— Begin Supplied records —

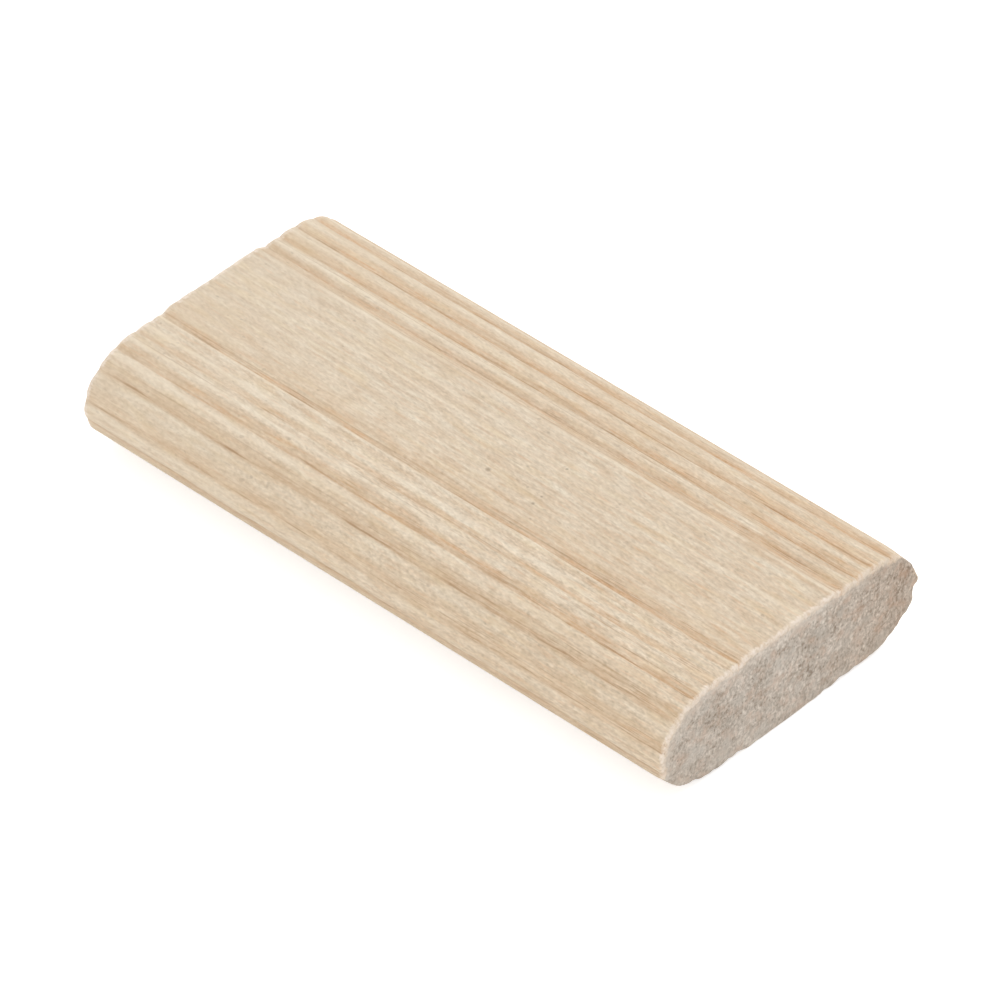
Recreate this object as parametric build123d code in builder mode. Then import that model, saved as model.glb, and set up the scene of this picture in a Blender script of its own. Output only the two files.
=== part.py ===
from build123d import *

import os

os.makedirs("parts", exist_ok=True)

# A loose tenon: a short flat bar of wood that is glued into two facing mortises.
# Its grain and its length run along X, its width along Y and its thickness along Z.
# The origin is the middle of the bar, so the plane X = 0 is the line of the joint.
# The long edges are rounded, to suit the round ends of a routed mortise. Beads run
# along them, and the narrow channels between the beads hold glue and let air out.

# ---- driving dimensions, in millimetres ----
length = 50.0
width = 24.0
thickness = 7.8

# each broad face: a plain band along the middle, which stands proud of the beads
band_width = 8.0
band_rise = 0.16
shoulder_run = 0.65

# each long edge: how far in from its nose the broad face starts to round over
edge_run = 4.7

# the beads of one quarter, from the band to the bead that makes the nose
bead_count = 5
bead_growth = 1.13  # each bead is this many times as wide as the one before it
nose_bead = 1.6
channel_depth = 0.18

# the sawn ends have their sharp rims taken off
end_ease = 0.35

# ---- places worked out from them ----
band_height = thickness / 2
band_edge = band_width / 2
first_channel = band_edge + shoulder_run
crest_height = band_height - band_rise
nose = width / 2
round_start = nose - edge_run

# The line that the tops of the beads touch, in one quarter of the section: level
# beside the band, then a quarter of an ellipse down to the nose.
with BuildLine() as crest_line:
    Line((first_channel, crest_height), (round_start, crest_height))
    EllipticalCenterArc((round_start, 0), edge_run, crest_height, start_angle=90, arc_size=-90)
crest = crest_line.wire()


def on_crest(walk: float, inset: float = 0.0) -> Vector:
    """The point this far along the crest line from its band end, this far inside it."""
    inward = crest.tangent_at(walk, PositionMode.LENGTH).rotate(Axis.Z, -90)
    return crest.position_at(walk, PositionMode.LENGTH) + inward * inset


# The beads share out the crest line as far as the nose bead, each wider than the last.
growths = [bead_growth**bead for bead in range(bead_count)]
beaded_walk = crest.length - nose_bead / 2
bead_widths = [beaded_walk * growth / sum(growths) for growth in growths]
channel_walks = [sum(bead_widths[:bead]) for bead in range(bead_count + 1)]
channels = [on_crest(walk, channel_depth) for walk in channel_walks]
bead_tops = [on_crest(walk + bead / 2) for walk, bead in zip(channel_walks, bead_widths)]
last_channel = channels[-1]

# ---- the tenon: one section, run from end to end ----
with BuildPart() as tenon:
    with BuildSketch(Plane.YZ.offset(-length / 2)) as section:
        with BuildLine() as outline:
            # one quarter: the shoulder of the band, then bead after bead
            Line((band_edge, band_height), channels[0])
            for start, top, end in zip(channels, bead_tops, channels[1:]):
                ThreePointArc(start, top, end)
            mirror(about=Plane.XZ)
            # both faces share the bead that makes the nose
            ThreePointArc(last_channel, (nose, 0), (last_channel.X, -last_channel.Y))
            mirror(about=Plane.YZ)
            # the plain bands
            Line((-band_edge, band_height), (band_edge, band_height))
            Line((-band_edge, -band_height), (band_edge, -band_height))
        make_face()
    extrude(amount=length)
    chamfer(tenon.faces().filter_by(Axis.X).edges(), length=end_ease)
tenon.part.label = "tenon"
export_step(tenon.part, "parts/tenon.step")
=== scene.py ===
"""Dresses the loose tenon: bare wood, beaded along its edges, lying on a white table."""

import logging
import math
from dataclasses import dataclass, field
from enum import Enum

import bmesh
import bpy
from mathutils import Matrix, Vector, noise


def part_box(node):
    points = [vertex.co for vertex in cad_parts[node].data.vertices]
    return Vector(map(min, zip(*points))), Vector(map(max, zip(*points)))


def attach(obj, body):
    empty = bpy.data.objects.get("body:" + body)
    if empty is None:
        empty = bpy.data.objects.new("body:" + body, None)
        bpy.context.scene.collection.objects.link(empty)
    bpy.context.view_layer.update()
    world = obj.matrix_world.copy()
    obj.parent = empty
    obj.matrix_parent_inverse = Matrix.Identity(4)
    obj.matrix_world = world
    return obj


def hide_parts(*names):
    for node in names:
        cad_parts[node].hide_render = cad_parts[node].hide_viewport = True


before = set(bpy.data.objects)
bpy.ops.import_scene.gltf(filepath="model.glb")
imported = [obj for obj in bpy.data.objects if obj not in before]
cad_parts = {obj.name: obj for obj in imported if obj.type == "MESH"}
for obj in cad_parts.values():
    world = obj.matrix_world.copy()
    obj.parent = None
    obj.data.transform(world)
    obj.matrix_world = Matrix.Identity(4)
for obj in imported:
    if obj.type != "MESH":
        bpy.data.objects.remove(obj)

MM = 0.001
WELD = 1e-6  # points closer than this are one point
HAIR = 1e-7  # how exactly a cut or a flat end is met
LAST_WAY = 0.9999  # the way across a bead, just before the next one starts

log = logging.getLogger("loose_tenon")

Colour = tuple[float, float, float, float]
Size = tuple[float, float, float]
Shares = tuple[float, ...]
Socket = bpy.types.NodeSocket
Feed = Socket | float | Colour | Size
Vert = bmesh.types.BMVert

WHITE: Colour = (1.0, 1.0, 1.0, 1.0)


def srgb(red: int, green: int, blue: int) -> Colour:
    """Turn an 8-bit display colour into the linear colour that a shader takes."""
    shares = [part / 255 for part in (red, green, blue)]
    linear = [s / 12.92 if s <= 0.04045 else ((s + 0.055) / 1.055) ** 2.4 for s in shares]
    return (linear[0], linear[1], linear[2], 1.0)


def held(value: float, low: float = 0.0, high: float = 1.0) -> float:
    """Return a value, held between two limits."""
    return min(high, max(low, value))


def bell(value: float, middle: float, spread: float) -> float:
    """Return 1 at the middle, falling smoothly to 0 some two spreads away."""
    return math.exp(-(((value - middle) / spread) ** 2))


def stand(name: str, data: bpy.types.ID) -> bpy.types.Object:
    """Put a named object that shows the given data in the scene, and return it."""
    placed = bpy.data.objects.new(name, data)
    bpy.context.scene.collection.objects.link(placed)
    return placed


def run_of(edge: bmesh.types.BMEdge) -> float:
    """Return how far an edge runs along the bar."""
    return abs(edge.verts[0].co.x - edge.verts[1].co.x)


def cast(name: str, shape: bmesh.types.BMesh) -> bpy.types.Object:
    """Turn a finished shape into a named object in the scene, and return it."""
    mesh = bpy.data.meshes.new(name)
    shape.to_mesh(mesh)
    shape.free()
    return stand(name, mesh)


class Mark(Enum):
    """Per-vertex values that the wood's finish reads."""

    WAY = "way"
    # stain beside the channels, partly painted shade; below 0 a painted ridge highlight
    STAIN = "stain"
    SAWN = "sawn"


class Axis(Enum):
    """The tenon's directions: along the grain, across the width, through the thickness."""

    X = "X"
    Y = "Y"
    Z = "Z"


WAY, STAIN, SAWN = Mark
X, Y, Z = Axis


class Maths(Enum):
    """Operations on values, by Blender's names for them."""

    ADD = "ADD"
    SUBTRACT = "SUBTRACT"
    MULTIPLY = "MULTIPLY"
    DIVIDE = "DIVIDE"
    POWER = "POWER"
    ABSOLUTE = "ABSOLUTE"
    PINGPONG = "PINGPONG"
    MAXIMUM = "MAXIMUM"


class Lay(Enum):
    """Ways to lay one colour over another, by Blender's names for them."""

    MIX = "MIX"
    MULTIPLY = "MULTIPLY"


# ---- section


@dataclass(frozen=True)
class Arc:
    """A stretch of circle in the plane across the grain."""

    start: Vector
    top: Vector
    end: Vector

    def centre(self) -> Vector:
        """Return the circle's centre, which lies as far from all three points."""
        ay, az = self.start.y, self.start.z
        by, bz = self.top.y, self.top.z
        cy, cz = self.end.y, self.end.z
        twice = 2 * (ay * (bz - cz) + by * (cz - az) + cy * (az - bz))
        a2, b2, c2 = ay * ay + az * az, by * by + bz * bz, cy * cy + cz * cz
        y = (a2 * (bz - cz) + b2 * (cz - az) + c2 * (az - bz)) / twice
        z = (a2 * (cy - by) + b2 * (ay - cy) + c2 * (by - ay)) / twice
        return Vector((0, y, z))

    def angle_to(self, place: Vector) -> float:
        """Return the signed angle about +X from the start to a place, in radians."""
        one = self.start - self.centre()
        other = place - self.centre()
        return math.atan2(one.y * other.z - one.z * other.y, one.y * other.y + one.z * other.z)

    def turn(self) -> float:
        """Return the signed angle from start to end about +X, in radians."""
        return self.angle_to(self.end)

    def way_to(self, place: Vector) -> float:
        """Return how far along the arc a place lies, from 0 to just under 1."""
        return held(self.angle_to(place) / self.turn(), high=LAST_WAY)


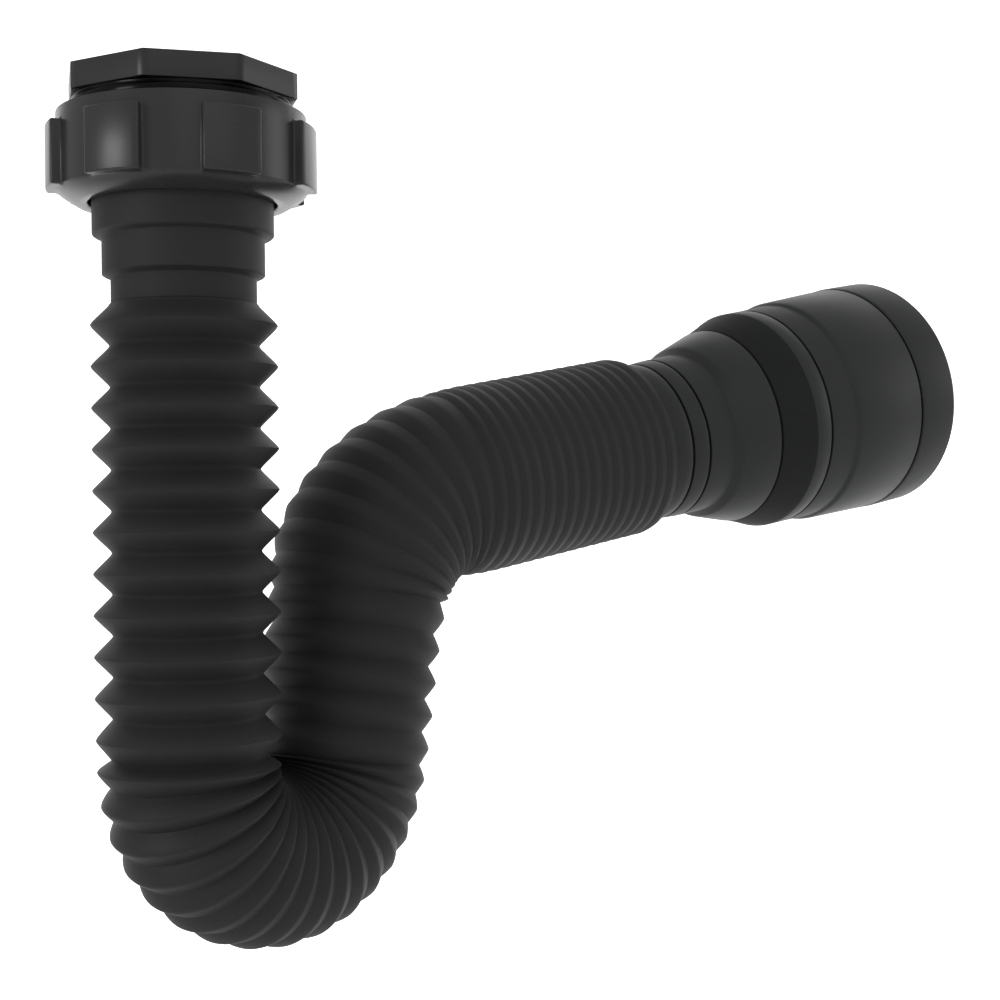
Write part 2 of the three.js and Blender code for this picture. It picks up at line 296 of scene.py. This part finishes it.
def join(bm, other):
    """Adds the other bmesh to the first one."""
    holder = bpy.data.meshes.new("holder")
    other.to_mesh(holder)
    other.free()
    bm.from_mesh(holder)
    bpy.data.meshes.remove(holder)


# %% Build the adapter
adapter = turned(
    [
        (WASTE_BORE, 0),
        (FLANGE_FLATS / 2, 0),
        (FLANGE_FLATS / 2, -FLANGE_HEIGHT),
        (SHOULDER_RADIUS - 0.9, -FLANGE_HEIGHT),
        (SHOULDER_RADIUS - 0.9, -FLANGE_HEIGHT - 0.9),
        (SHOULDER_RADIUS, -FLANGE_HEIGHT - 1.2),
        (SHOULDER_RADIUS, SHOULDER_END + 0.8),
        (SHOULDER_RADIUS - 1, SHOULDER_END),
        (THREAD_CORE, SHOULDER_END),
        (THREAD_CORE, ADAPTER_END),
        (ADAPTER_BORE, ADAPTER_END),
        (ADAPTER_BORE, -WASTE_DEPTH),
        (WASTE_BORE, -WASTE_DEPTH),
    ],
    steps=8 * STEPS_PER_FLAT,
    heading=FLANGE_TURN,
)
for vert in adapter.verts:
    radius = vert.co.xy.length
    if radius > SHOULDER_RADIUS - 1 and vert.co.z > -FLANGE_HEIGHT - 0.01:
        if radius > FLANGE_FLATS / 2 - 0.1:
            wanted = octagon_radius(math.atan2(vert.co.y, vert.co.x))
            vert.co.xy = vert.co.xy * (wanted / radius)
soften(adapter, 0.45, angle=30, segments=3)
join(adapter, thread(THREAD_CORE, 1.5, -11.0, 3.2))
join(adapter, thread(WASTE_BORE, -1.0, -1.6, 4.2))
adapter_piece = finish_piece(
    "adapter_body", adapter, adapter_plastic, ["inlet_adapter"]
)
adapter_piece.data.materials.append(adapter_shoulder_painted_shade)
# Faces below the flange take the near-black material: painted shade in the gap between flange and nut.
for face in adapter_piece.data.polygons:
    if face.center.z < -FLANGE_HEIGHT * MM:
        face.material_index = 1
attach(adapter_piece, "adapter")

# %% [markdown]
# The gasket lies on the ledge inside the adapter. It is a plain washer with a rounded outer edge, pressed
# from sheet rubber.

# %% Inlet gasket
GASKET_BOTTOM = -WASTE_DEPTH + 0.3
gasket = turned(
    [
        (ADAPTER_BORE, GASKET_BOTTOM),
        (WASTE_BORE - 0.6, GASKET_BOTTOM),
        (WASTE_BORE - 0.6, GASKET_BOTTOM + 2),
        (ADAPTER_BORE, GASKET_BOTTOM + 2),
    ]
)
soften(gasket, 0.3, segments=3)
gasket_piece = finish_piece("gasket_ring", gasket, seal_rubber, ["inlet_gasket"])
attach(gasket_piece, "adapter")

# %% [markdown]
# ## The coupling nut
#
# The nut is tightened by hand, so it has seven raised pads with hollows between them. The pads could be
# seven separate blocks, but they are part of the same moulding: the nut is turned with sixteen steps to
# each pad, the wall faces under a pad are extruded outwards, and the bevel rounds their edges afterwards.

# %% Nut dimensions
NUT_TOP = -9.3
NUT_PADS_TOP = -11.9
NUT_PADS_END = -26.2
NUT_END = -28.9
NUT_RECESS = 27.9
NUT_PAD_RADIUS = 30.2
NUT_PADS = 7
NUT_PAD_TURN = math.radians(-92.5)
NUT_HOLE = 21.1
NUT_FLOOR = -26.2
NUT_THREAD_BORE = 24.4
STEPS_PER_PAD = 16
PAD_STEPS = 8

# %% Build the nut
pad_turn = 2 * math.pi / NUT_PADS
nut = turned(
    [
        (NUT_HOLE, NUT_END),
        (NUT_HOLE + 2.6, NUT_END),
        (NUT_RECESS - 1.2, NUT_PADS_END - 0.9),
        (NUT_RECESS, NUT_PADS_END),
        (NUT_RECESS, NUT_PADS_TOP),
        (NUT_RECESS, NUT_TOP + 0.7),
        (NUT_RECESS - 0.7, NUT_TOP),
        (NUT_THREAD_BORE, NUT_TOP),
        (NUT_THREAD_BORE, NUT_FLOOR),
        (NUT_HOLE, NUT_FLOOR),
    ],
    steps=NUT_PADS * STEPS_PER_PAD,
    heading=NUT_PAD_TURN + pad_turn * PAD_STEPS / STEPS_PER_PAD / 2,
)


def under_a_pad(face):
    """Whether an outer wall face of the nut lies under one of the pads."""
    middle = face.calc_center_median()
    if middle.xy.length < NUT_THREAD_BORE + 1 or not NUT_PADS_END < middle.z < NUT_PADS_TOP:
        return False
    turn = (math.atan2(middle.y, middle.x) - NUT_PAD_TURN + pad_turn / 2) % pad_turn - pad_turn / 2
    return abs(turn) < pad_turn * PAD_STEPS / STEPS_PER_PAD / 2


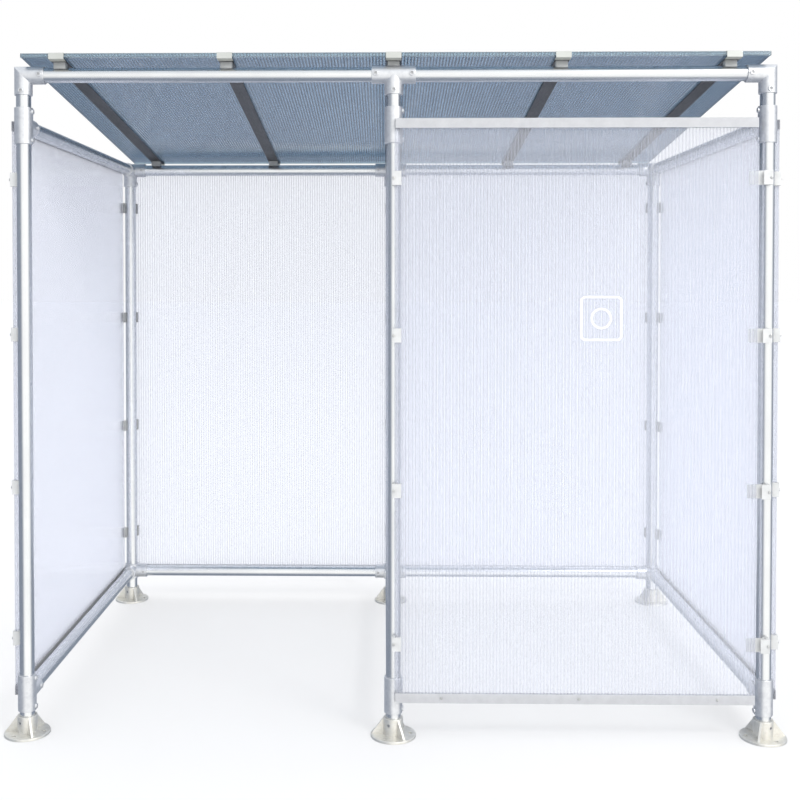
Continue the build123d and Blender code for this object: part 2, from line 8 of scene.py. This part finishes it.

— End Supplied records —

Stated exercise: From the records above, retype only the lines starting at the line that contains "# ---- the tenon: one" and ending at the line that contains "imported = [obj", both included.

Written response:
# ---- the tenon: one section, run from end to end ----
with BuildPart() as tenon:
    with BuildSketch(Plane.YZ.offset(-length / 2)) as section:
        with BuildLine() as outline:
            # one quarter: the shoulder of the band, then bead after bead
            Line((band_edge, band_height), channels[0])
            for start, top, end in zip(channels, bead_tops, channels[1:]):
                ThreePointArc(start, top, end)
            mirror(about=Plane.XZ)
            # both faces share the bead that makes the nose
            ThreePointArc(last_channel, (nose, 0), (last_channel.X, -last_channel.Y))
            mirror(about=Plane.YZ)
            # the plain bands
            Line((-band_edge, band_height), (band_edge, band_height))
            Line((-band_edge, -band_height), (band_edge, -band_height))
        make_face()
    extrude(amount=length)
    chamfer(tenon.faces().filter_by(Axis.X).edges(), length=end_ease)
tenon.part.label = "tenon"
export_step(tenon.part, "parts/tenon.step")
=== scene.py ===
"""Dresses the loose tenon: bare wood, beaded along its edges, lying on a white table."""

import logging
import math
from dataclasses import dataclass, field
from enum import Enum

import bmesh
import bpy
from mathutils import Matrix, Vector, noise


def part_box(node):
    points = [vertex.co for vertex in cad_parts[node].data.vertices]
    return Vector(map(min, zip(*points))), Vector(map(max, zip(*points)))


def attach(obj, body):
    empty = bpy.data.objects.get("body:" + body)
    if empty is None:
        empty = bpy.data.objects.new("body:" + body, None)
        bpy.context.scene.collection.objects.link(empty)
    bpy.context.view_layer.update()
    world = obj.matrix_world.copy()
    obj.parent = empty
    obj.matrix_parent_inverse = Matrix.Identity(4)
    obj.matrix_world = world
    return obj


def hide_parts(*names):
    for node in names:
        cad_parts[node].hide_render = cad_parts[node].hide_viewport = True


before = set(bpy.data.objects)
bpy.ops.import_scene.gltf(filepath="model.glb")
imported = [obj for obj in bpy.data.objects if obj not in before]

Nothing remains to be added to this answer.